▶ _Exercise task_
The data must be written out once more, precisely as given.

CAD and scene scripts:
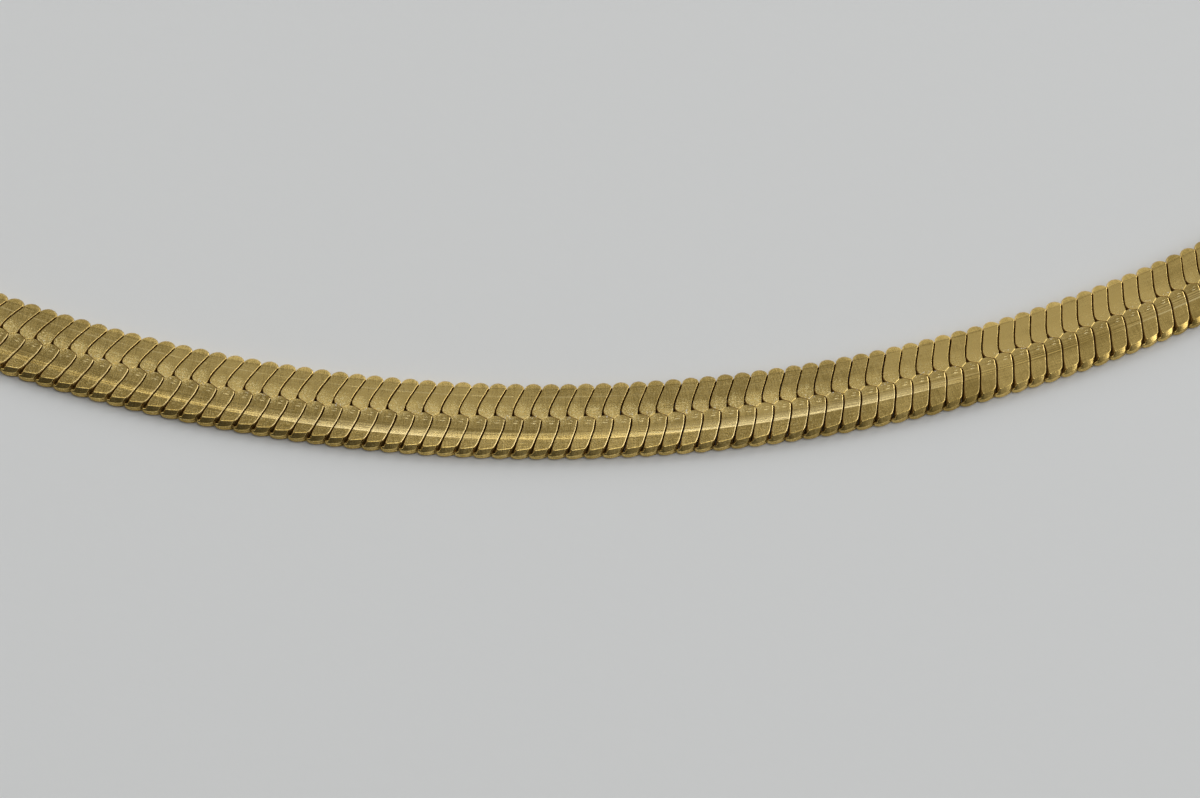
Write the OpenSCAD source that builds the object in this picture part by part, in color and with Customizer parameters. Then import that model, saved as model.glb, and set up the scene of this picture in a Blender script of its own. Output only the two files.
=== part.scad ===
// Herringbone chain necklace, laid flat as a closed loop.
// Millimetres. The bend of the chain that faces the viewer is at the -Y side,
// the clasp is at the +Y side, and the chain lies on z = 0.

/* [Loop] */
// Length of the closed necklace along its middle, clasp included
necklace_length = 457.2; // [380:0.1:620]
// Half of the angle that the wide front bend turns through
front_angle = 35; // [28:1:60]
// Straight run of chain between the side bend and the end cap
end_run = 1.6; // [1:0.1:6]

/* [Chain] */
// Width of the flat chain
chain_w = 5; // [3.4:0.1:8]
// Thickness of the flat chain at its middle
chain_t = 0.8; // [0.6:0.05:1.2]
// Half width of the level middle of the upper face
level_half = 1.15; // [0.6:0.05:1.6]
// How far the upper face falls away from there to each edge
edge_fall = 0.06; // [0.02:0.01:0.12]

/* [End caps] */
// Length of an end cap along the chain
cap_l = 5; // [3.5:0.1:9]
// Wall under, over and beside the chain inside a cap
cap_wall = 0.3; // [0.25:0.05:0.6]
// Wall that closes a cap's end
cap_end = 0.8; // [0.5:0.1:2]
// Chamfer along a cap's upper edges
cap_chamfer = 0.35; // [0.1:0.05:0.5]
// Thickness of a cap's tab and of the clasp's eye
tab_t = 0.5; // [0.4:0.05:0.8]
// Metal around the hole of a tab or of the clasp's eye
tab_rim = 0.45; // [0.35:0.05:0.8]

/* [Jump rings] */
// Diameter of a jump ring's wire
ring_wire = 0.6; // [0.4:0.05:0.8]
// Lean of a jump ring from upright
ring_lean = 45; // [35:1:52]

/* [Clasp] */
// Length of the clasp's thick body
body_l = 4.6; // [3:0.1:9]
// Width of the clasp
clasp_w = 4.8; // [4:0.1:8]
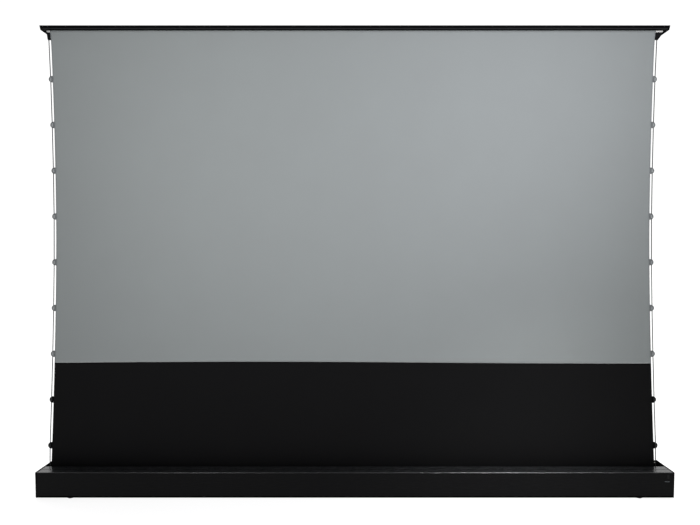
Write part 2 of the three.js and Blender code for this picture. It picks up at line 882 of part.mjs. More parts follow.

▶ _Answer to the exercise_
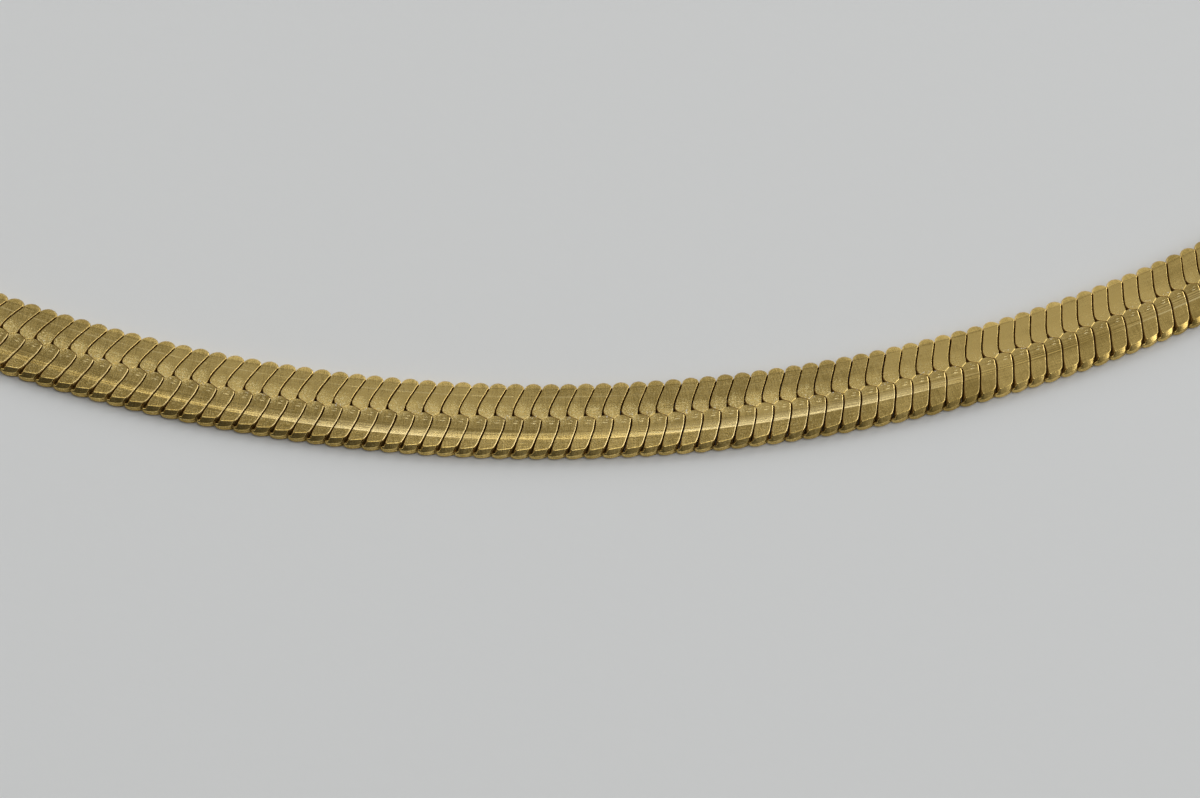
Write the OpenSCAD source that builds the object in this picture part by part, in color and with Customizer parameters. Then import that model, saved as model.glb, and set up the scene of this picture in a Blender script of its own. Output only the two files.
=== part.scad ===
// Herringbone chain necklace, laid flat as a closed loop.
// Millimetres. The bend of the chain that faces the viewer is at the -Y side,
// the clasp is at the +Y side, and the chain lies on z = 0.

/* [Loop] */
// Length of the closed necklace along its middle, clasp included
necklace_length = 457.2; // [380:0.1:620]
// Half of the angle that the wide front bend turns through
front_angle = 35; // [28:1:60]
// Straight run of chain between the side bend and the end cap
end_run = 1.6; // [1:0.1:6]

/* [Chain] */
// Width of the flat chain
chain_w = 5; // [3.4:0.1:8]
// Thickness of the flat chain at its middle
chain_t = 0.8; // [0.6:0.05:1.2]
// Half width of the level middle of the upper face
level_half = 1.15; // [0.6:0.05:1.6]
// How far the upper face falls away from there to each edge
edge_fall = 0.06; // [0.02:0.01:0.12]

/* [End caps] */
// Length of an end cap along the chain
cap_l = 5; // [3.5:0.1:9]
// Wall under, over and beside the chain inside a cap
cap_wall = 0.3; // [0.25:0.05:0.6]
// Wall that closes a cap's end
cap_end = 0.8; // [0.5:0.1:2]
// Chamfer along a cap's upper edges
cap_chamfer = 0.35; // [0.1:0.05:0.5]
// Thickness of a cap's tab and of the clasp's eye
tab_t = 0.5; // [0.4:0.05:0.8]
// Metal around the hole of a tab or of the clasp's eye
tab_rim = 0.45; // [0.35:0.05:0.8]

/* [Jump rings] */
// Diameter of a jump ring's wire
ring_wire = 0.6; // [0.4:0.05:0.8]
// Lean of a jump ring from upright
ring_lean = 45; // [35:1:52]

/* [Clasp] */
// Length of the clasp's thick body
body_l = 4.6; // [3:0.1:9]
// Width of the clasp
clasp_w = 4.8; // [4:0.1:8]
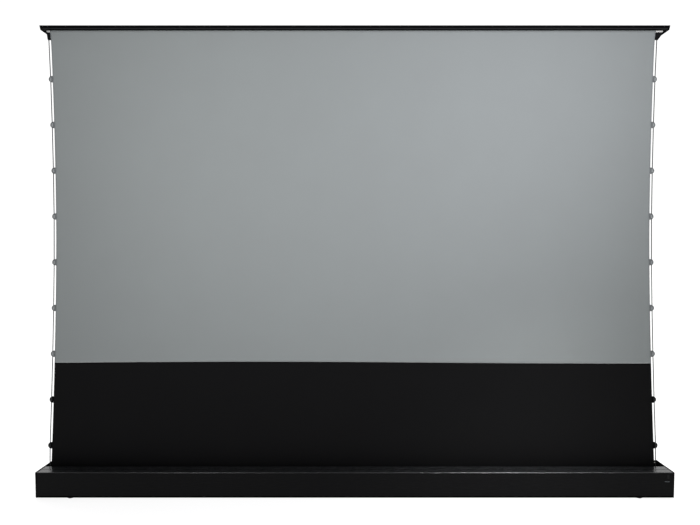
Write part 2 of the three.js and Blender code for this picture. It picks up at line 882 of part.mjs. More parts follow.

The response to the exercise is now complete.